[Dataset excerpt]
%%

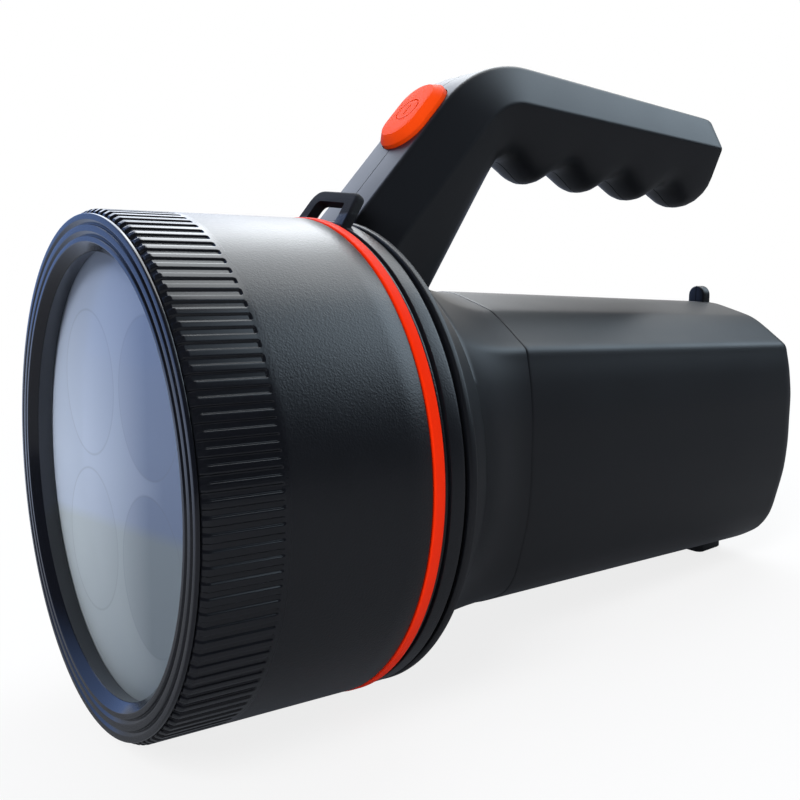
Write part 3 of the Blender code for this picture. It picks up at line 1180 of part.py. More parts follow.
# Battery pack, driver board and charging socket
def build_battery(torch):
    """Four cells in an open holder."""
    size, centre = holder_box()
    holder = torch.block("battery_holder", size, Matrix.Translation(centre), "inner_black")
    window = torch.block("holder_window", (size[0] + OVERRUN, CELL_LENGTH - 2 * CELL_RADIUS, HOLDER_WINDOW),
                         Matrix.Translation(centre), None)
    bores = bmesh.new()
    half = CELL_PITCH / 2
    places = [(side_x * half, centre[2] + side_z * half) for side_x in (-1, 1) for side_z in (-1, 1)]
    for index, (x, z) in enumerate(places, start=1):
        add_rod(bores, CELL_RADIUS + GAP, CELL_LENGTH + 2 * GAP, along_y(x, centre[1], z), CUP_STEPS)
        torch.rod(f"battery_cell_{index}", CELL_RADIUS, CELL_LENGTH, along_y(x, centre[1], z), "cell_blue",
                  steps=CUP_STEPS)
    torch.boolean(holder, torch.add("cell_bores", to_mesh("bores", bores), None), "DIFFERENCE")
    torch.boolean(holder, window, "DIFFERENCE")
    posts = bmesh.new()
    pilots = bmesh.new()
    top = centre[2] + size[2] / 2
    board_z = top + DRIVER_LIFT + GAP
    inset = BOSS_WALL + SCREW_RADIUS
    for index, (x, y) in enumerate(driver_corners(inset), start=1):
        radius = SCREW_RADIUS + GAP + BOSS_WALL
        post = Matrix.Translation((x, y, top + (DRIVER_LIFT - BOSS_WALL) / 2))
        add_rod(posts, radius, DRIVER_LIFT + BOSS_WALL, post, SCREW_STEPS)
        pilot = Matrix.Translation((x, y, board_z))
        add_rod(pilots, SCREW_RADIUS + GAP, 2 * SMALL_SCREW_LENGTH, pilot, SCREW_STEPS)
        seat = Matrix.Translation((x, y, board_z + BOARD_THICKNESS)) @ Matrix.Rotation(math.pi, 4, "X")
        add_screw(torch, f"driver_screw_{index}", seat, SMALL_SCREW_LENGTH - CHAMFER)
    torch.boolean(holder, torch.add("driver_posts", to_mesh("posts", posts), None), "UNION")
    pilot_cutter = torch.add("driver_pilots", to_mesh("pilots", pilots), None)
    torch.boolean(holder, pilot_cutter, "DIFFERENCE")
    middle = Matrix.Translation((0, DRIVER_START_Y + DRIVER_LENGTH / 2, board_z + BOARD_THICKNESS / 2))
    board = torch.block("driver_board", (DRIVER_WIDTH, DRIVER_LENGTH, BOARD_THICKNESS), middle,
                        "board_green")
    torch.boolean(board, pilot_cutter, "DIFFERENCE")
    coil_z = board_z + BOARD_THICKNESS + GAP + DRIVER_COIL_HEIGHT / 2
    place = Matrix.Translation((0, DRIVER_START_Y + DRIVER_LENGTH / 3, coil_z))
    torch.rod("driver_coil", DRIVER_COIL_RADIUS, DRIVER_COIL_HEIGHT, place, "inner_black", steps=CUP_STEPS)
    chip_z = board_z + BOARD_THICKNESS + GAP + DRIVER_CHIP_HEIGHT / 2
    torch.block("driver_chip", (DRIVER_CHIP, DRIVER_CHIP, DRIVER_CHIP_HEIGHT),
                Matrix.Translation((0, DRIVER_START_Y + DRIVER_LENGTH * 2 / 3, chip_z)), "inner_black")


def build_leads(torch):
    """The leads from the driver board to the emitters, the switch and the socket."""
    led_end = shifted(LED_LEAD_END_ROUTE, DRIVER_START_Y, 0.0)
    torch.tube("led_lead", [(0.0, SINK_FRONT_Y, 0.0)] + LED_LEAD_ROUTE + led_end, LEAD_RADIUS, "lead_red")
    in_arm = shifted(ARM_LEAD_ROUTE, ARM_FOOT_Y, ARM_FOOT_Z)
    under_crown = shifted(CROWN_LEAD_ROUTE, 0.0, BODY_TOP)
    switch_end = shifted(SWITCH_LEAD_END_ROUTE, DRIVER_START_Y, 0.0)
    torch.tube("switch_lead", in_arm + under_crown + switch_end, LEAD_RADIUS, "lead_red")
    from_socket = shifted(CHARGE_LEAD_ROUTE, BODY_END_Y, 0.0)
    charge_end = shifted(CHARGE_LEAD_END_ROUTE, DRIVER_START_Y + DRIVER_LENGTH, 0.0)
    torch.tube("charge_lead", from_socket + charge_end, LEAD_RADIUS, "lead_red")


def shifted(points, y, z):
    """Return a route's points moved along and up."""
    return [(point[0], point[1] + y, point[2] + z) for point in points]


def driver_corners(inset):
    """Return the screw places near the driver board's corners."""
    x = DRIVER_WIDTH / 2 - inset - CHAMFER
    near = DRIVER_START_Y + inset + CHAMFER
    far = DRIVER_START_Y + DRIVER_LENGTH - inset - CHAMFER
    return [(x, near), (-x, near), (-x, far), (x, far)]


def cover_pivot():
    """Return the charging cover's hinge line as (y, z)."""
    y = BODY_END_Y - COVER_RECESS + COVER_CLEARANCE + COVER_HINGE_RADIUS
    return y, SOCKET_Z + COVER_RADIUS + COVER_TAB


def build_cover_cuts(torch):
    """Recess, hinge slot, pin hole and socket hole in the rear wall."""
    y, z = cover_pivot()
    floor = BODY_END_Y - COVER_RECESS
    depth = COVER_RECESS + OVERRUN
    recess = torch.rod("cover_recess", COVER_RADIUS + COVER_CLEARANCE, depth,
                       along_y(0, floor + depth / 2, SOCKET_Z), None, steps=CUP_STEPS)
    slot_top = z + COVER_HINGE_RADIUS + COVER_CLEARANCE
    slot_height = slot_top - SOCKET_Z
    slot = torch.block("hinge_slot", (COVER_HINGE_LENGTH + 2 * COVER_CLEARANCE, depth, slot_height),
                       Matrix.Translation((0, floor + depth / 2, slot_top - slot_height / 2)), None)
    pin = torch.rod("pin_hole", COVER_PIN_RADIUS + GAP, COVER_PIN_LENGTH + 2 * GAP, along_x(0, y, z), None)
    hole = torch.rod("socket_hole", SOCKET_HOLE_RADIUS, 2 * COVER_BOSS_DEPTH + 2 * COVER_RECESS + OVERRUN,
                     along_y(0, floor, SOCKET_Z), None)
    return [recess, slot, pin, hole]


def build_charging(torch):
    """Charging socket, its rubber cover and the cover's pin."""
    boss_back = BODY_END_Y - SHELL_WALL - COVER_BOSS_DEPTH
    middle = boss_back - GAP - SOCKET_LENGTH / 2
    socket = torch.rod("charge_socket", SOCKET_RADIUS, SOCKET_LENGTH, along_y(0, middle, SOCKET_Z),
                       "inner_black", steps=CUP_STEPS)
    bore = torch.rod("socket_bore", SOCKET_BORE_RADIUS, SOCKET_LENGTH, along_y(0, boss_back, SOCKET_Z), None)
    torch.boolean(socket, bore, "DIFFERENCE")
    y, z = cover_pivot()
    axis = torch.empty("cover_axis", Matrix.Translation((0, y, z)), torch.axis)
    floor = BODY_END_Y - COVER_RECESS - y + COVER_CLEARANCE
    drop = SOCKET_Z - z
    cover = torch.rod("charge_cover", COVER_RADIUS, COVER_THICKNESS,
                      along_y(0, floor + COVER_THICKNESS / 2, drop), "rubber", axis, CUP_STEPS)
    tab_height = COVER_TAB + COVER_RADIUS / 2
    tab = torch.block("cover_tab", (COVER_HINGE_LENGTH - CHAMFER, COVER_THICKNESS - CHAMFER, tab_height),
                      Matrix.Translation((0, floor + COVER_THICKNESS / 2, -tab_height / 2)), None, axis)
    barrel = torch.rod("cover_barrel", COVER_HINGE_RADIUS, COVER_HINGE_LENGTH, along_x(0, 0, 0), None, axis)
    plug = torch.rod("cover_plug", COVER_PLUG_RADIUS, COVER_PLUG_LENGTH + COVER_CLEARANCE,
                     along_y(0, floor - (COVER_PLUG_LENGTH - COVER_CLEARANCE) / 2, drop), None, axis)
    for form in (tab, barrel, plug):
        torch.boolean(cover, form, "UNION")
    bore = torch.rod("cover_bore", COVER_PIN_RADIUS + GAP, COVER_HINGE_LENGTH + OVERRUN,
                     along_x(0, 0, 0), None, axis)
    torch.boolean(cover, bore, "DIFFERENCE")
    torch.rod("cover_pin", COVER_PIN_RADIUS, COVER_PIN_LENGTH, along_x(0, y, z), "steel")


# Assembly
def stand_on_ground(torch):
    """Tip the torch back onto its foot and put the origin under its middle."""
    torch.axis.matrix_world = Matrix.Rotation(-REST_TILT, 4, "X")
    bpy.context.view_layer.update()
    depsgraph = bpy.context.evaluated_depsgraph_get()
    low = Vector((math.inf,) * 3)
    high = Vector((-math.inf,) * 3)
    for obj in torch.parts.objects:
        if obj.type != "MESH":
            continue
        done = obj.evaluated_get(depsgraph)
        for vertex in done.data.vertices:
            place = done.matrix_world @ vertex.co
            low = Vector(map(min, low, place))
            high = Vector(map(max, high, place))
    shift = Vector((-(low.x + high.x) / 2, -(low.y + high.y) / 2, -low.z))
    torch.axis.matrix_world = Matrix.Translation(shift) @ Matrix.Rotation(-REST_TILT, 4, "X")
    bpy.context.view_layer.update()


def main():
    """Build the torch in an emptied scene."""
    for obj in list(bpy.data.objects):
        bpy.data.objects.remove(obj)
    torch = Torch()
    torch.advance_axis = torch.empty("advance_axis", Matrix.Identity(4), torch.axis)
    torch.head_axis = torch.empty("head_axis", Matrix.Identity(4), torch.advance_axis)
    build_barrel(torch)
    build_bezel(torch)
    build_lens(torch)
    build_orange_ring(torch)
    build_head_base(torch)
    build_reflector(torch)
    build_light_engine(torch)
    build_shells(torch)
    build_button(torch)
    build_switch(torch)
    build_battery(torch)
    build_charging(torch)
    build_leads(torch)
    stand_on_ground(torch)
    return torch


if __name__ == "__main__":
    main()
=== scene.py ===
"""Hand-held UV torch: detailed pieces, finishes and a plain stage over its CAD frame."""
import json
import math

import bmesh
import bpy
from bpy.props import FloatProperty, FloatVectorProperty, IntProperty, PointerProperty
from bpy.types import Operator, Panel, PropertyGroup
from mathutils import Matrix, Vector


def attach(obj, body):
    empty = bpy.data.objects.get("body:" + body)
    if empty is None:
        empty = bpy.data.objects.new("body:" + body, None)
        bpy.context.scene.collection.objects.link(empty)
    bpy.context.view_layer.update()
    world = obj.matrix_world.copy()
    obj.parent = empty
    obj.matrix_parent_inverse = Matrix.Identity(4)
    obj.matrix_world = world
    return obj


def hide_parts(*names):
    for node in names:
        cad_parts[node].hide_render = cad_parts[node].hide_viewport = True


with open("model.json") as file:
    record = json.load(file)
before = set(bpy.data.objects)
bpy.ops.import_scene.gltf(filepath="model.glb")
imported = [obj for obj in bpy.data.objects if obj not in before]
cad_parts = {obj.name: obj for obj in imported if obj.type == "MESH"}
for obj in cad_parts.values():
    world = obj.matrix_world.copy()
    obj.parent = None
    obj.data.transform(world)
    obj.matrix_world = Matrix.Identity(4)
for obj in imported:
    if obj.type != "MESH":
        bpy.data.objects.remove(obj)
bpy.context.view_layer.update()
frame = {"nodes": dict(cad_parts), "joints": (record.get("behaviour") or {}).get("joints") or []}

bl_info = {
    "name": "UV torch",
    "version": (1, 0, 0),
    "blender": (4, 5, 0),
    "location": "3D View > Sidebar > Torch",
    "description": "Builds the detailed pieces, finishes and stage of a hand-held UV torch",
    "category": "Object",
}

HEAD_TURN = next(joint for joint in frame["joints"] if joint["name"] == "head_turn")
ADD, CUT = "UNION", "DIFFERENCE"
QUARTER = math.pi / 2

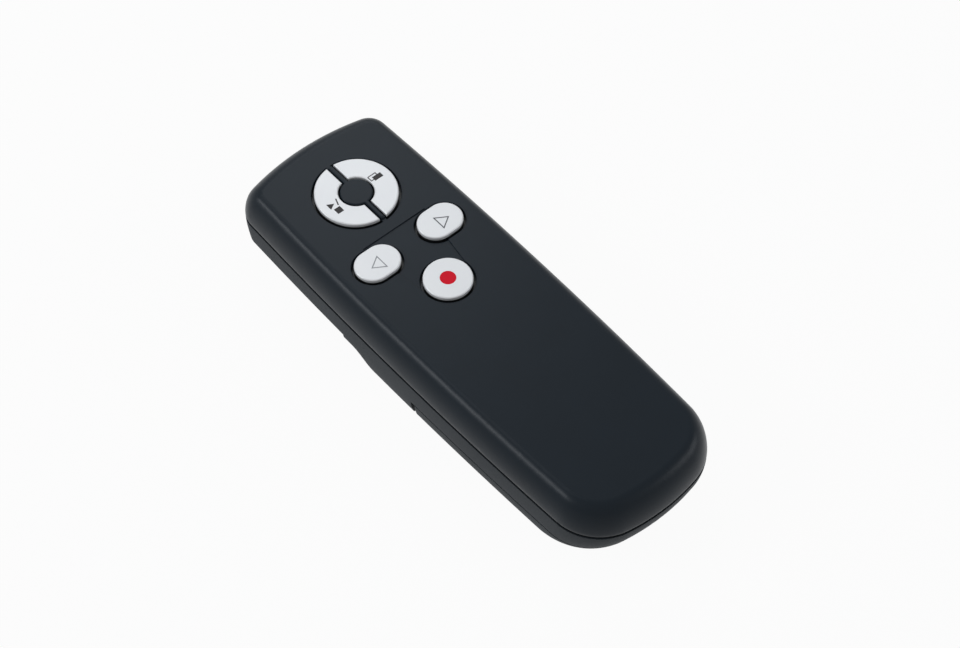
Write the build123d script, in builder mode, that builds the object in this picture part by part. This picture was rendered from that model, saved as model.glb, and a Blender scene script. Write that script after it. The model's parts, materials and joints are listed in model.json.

%%

DIRECTIONS:
Show every line in the entries where the string "empty" occurs.

ANSWER:
    axis = torch.empty("cover_axis", Matrix.Translation((0, y, z)), torch.axis)
    torch.advance_axis = torch.empty("advance_axis", Matrix.Identity(4), torch.axis)
    torch.head_axis = torch.empty("head_axis", Matrix.Identity(4), torch.advance_axis)
    empty = bpy.data.objects.get("body:" + body)
    if empty is None:
        empty = bpy.data.objects.new("body:" + body, None)
        bpy.context.scene.collection.objects.link(empty)
    obj.parent = empty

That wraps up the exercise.